Belijden
Het derde mengsel in het medicijn van de bekering is de belijdenis van de zonden. Belijdenis van de zonden is een zodanige droefheid dat ze lucht wil hebben. Ze geeft lucht aan de ogen door wenen en aan de tong door belijdenis. Belijdenis doen is een zelfbeschuldiging. Ik heb gezondigd, zegt David.Wanneer wij voor God komen, moeten wij onszelf beschuldigen. Wanneer wij dit in waarheid doen, komt de duivel te laat om ons te beschuldigen. De Heere zal zeggen: Ze hebben zichzelf al beschuldigd, daarom kunt u, satan, niets uitrichten. Uw beschuldiging komt te laat!

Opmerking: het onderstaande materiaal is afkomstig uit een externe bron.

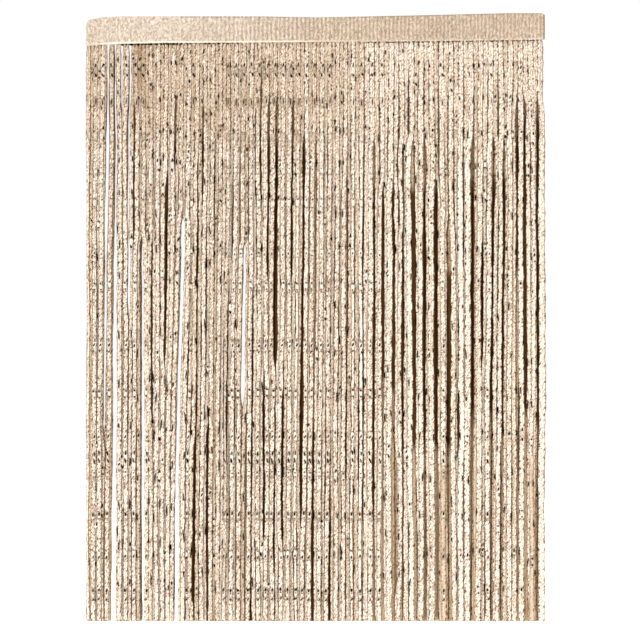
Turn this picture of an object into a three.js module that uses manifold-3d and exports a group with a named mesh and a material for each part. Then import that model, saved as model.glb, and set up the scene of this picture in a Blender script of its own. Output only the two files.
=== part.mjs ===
// A sequin curtain: a ribbed header tape with about three hundred flat knitted strings hanging from its selvedge.
// Sizes are in millimetres, with +Z up. The origin is on the tape's top edge at mid width, where the curtain is
// held. X runs along the tape to the right, and the front of the curtain faces -Y.
import * as THREE from "three";
import { mergeVertices } from "three/addons/utils/BufferGeometryUtils.js";
import Module from "manifold-3d";

const wasm = await Module();
wasm.setup();

// Driving sizes of the whole curtain
const WIDTH = 900; // of the tape, end to end
const DROP = 1185; // from the origin down to the cut ends of the strings
const SPLIT = 0.3; // the gap between pieces that touch

// The header tape, woven double, with a rib for each of its warp cords
const TAPE_THICKNESS = 3; // over the ribs
const RIB_COUNT = 112;
const RIB_HEIGHT = 0.4; // of a rib above its grooves, on each face
const SELVEDGE_HEIGHT = 5; // of the tape's lowest strip, which holds the strings' roots
const SELVEDGE_THICKNESS = 0.8; // of each of its three plies

// The tape's two edges, from its drooping left end to its slightly raised right end
const TAPE_EDGES = [
  { x: -450, top: -16, foot: -59 },
  { x: -446, top: -9, foot: -58 },
  { x: -438, top: -4, foot: -57 },
  { x: -420, top: 0, foot: -55 },
  { x: -390, top: 2, foot: -53 },
  { x: -300, top: 2, foot: -51 },
  { x: -110, top: 2, foot: -50 },
  { x: 0, top: 0, foot: -49 },
  { x: 110, top: 2, foot: -48 },
  { x: 250, top: 5, foot: -47 },
  { x: 374, top: 8, foot: -45 },
  { x: 443, top: 8, foot: -44 },
  { x: 450, top: 5, foot: -43 },
];

// The strings, flat knitted ribbons that leave a ply of the selvedge and spread to two layers in each row
const STRING_WIDTH = 6.4;
const STRING_THICKNESS = 2;
const ROOT_WIDTH = 5;
const ROOT_THICKNESS = 0.5;
const ROOT_DEPTH = 1.2; // of a root inside its ply
const SWAY = 1.1; // the most that a string strays to either side of its line
const LEVELS = [-95, -340, -600, -880, -DROP]; // where a string bends, below its root

// The three rows. Each names its ply's place in Y, its strings' two layers, and runs of evenly spaced roots.
const ROWS = [
  {
    name: "strings_front",
    colour: "#d9c7ae",
    ply: -1.1,
    layers: [-6.9, -4.1],
    sides: 4,
    runs: [
      { from: -445, to: 82, count: 70 },
      { from: 91, to: 441, count: 37 },
    ],
    showsEveryParting: true,
  },
  {
    name: "strings_inner",
    colour: "#4b3521",
    ply: 0,
    layers: [-1.3, 1.3],
    sides: 3,
    runs: [{ from: -442, to: 438, count: 96 }],
    showsEveryParting: false,
  },
  {
    name: "strings_back",
    colour: "#d2bfa5",
    ply: 1.1,
    layers: [6.9, 4.1],
    sides: 4,
    runs: [{ from: -444, to: 440, count: 96 }],
    showsEveryParting: false,
  },
];

// The partings between the strings, from left to right. Each has its place under the tape, how far it leans
// by the foot, where it opens and shuts, and its clear width. One that goes through parts all three rows, and
// the others part the front row alone and show the inner one. A foot below the drop stays open to the end.
const PARTINGS = [
  { x: -406, lean: -12, top: -40, foot: -860, width: 3, through: true },
  { x: -392, lean: -3, top: -110, foot: -1400, width: 7, through: true },
  { x: -364, lean: -5, top: -60, foot: -620, width: 3, through: true },
  { x: -340, lean: 2, top: -500, foot: -1400, width: 3, through: true },
  { x: -292, lean: -9, top: -370, foot: -710, width: 4, through: false },
  { x: -255, lean: -19, top: -400, foot: -1400, width: 5, through: true },
  { x: -220, lean: -8, top: -210, foot: -390, width: 3, through: false },
  { x: -208, lean: -6, top: -850, foot: -1400, width: 3, through: false },
  { x: -135, lean: -13, top: -400, foot: -710, width: 5, through: true },
  { x: -116, lean: -4, top: -210, foot: -390, width: 3, through: false },
  { x: -91, lean: -5, top: -210, foot: -540, width: 6, through: false },
  { x: -77, lean: -6, top: -210, foot: -710, width: 7, through: false },
  { x: -44, lean: -6, top: -210, foot: -540, width: 5, through: false },
  { x: -22, lean: -8, top: -290, foot: -1030, width: 6, through: false },
  { x: 1, lean: -8, top: -290, foot: -1400, width: 3, through: false },
  { x: 64, lean: -4, top: -370, foot: -940, width: 3, through: false },
  { x: 115, lean: -1, top: -290, foot: -460, width: 3, through: false },
  { x: 134, lean: -2, top: -370, foot: -790, width: 4, through: false },
  { x: 152, lean: 0, top: -370, foot: -1100, width: 5, through: false },
  { x: 174, lean: -3, top: -290, foot: -860, width: 4, through: false },
  { x: 190, lean: 5, top: -290, foot: -860, width: 8, through: false },
  { x: 214, lean: 1, top: -290, foot: -790, width: 5, through: false },
  { x: 233, lean: 4, top: -370, foot: -860, width: 8, through: false },
  { x: 258, lean: 4, top: -450, foot: -860, width: 6, through: false },
  { x: 307, lean: -3, top: -290, foot: -860, width: 5, through: false },
  { x: 352, lean: -6, top: -290, foot: -790, width: 4, through: false },
  { x: 371, lean: -7, top: -290, foot: -860, width: 5, through: false },
  { x: 395, lean: 2, top: -210, foot: -540, width: 5, through: false },
  { x: 411, lean: 2, top: -210, foot: -790, width: 5, through: false },
  { x: 434, lean: 0, top: -210, foot: -860, width: 7, through: false },
];
const LEANS = [{ x: -WIDTH / 2, lean: 0 }, ...PARTINGS, { x: WIDTH / 2, lean: 0 }]; // the outer edges hang plumb
const OPENS_OVER = 90; // the length over which a parting opens, and over which it shuts
const STRING_REACH = 4.2; // from a string's middle to the edge of its widest turn
const PUSH_FADES = 30; // the distance over which a parting's push on the strings beside it dies away

const MATERIAL_ROUGHNESS = 0.8;
const TAPE_COLOUR = "#e6d2ba";

// A value of a table's column at x, in a straight line between the rows beside it and level beyond its ends.
function interpolate(table, column, x) {
  const next = table.findIndex((row) => row.x > x);
  if (next === 0) return table[0][column];
  if (next < 0) return table.at(-1)[column];
  const [a, b] = [table[next - 1], table[next]];
  return THREE.MathUtils.lerp(a[column], b[column], (x - a.x) / (b.x - a.x));
}

// How far open a parting is at height z, from 0 where it is shut to 1.
function openness(parting, z) {
  return (
    THREE.MathUtils.smoothstep(parting.top - z, 0, OPENS_OVER) *
    THREE.MathUtils.smoothstep(z - parting.foot, 0, OPENS_OVER)
  );
}

// Where a string rooted at x hangs at height z: it leans as the partings beside it do, and each parting then
// pushes it outwards, from a distance u to the square root of u squared plus m squared, so m is the least.
function hangingPlace(x, z, partings) {
  const settled = THREE.MathUtils.smoothstep(-z, 0, DROP);
  const leaning = x + settled * interpolate(LEANS, "lean", x);
  let place = leaning;
  for (const parting of partings) {
    const u = leaning - parting.x - settled * parting.lean;
    const m = openness(parting, z) * (parting.width / 2 + STRING_REACH);
    const push = (Math.hypot(u, m) - Math.abs(u)) * Math.exp(-Math.abs(u) / PUSH_FADES);
    place += u < 0 ? -push : push;
  }
  return place;
}

// A level section of a string, a rectangle or a flat triangle.
function stringSection(x, y, z, width, thickness, sides) {
  const [w, t] = [width / 2, thickness / 2];
  const corners =
    sides === 3
      ? [[-w, -t], [w, -t], [0, t]]
      : [[-w, -t], [w, -t], [w, t], [-w, t]];
  return corners.map(([dx, dy]) => new THREE.Vector3(x + dx, y + dy, z));
}

// A closed solid through sections that have the same number of corners, with a flat end at each.
function loft(sections) {
  const sides = sections[0].length;
  const positions = sections.flat().flatMap((point) => point.toArray());
  const faces = [];
  for (let row = 0; row < sections.length - 1; row++) {
    for (let side = 0; side < sides; side++) {
      const a = row * sides + side;
      const b = row * sides + ((side + 1) % sides);
      faces.push(a, a + sides, b, b, a + sides, b + sides);
    }
  }
  const last = (sections.length - 1) * sides;
  for (let side = 1; side < sides - 1; side++) {
    faces.push(0, side, side + 1);
    faces.push(last, last + side + 1, last + side);
  }
  return new wasm.Manifold(
    new wasm.Mesh({
      numProp: 3,
      vertProperties: new Float32Array(positions),
      triVerts: new Uint32Array(faces),
    }),
  );
}

// One string, from inside its ply to its cut end. Neighbours hang in the row's two layers by turns.
function stringSolid(row, rootX, index, partings) {
  const layer = row.layers[index % row.layers.length];
  const rootZ = interpolate(TAPE_EDGES, "foot", rootX) + ROOT_DEPTH;
  const root = stringSection(rootX, row.ply, rootZ, ROOT_WIDTH, ROOT_THICKNESS, row.sides);
  const hanging = LEVELS.map((z, level) => {
    const sway = level === 0 ? 0 : SWAY * Math.sin(2.4 * index + 1.7 * level);
    const x = hangingPlace(rootX, z, partings) + sway;
    return stringSection(x, layer, z, STRING_WIDTH, STRING_THICKNESS, row.sides);
  });
  return loft([root, ...hanging]);
}

// One ply of the selvedge, under the tape's own lower edge from end to end.
function plySolid(y) {
  const t = SELVEDGE_THICKNESS / 2;
  return loft(
    TAPE_EDGES.map(({ x, foot }) => {
      const top = foot + SELVEDGE_HEIGHT - SPLIT;
      return [
        new THREE.Vector3(x, y - t, foot),
        new THREE.Vector3(x, y + t, foot),
        new THREE.Vector3(x, y + t, top),
        new THREE.Vector3(x, y - t, top),
      ];
    }).reverse(),
  );
}

// A row of strings fused by their roots to their ply.
function rowSolid(row) {
  const partings = PARTINGS.filter((parting) => row.showsEveryParting || parting.through);
  const roots = row.runs.flatMap(({ from, to, count }) =>
    Array.from({ length: count }, (_, i) => THREE.MathUtils.lerp(from, to, i / (count - 1))),
  );
  const strings = roots.map((x, index) => stringSolid(row, x, index, partings));
  return wasm.Manifold.union([plySolid(row.ply), ...strings]);
}

// The tape above its selvedge. Its columns stand by turns on a groove and on a rib, the same on both faces.
function tapeSolid() {
  const columns = Array.from({ length: 2 * RIB_COUNT + 1 }, (_, i) => {
    const x = WIDTH * (i / (2 * RIB_COUNT) - 0.5);
    const t = TAPE_THICKNESS / 2 - (i % 2 ? 0 : RIB_HEIGHT);
    const top = interpolate(TAPE_EDGES, "top", x);
    const foot = interpolate(TAPE_EDGES, "foot", x) + SELVEDGE_HEIGHT;
    return [
      new THREE.Vector3(x, -t, foot),
      new THREE.Vector3(x, t, foot),
      new THREE.Vector3(x, t, top),
      new THREE.Vector3(x, -t, top),
    ];
  });
  return loft(columns.reverse());
}

// A named mesh of a joined solid, in its own cloth.
function clothMesh(name, solid, colour) {
  const mesh = solid.getMesh();
  const geometry = new THREE.BufferGeometry();
  geometry.setAttribute("position", new THREE.BufferAttribute(mesh.vertProperties, mesh.numProp));
  geometry.setIndex(new THREE.BufferAttribute(mesh.triVerts, 1));
  const merged = mergeVertices(geometry);
  merged.computeVertexNormals();
  const material = new THREE.MeshStandardMaterial({
    color: colour,
    roughness: MATERIAL_ROUGHNESS,
    metalness: 0,
  });
  const cloth = new THREE.Mesh(merged, material);
  cloth.name = name;
  return cloth;
}

const curtain = new THREE.Group();
curtain.add(clothMesh("header_tape", tapeSolid(), TAPE_COLOUR));
for (const row of ROWS) curtain.add(clothMesh(row.name, rowSolid(row), row.colour));

export default curtain;
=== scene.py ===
"""A sequin curtain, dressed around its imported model: a ribbed header tape, three rows of flat knitted strings
that hang from its selvedge, and the oval sequins threaded on them.

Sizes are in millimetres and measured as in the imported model: X along the tape, the front of the curtain
towards -Y, and +Z up from the tape's top edge. mesh_of turns them to metres.
"""

import bpy
import numpy as np
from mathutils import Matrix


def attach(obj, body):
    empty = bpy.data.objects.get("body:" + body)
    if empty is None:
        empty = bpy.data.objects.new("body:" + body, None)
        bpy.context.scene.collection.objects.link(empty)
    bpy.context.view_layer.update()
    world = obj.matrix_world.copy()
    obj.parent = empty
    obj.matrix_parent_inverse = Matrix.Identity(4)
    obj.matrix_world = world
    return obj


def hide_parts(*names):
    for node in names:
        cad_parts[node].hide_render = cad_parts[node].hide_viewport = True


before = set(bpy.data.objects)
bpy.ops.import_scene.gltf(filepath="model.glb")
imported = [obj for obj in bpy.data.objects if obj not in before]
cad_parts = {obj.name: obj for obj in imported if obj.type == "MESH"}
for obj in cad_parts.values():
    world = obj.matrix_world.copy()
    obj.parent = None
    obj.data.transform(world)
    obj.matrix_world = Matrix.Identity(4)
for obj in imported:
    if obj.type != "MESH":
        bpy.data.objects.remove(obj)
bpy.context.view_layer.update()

MM = 0.001
PHOTO_PIXELS = 640  # the photograph's width and height
TAPE_PIXELS = 459  # the tape's width in the photograph

# The curtain's sizes, as its solids have them
WIDTH = 900
DROP = 1185
TAPE_THICKNESS = 3
TAPE_HEIGHT = 57
HEM_HEIGHT = 7
RIB_COUNT = 112
RIB_CROWDING = 3.6  # by how many ribs' places the middle ones have moved, as they crowd to the right

# The tape's uneven outline: its top edge and its foot, along X
TAPE_EDGES = [
    {"x": -450, "top": -10.5, "foot": -58},
    {"x": -448, "top": -6.5, "foot": -57.5},
    {"x": -441, "top": -3.8, "foot": -56.5},
    {"x": -420, "top": 0, "foot": -54.5},
    {"x": -390, "top": 2, "foot": -53},
    {"x": -300, "top": 2, "foot": -51},
    {"x": -110, "top": 2, "foot": -50},
    {"x": 0, "top": 0, "foot": -49},
    {"x": 110, "top": 2, "foot": -48},
    {"x": 250, "top": 5, "foot": -47},
    {"x": 374, "top": 8, "foot": -45},
    {"x": 443, "top": 8, "foot": -44},
    {"x": 450, "top": 5, "foot": -43},
]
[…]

Maar, zult u zeggen, Judas en Saul hebben ook hun zonden beleden. Jawel, maar de belijdenis van zonden moet recht en in waarheid zijn, niet alleen met de lippen. Zij moet komen als water uit een springader. De belijdenis van de goddeloze is uitgeperst. Wanneer er slechts een druppel van Gods toorn in hun geweten komt, bekennen ze alles, maar het is niet oprecht. Toen Bileam de engel met het ontblote zwaard zag, bekende hij en zei: „Ik heb gezondigd.”
Ware belijdenis druipt van de lippen. Zoals bij de verloren zoon in Lukas 15:18: Ik heb gezondigd tegen de hemel en voor u… Wij moeten onze zonden belijden met het voornemen ze niet meer te begaan.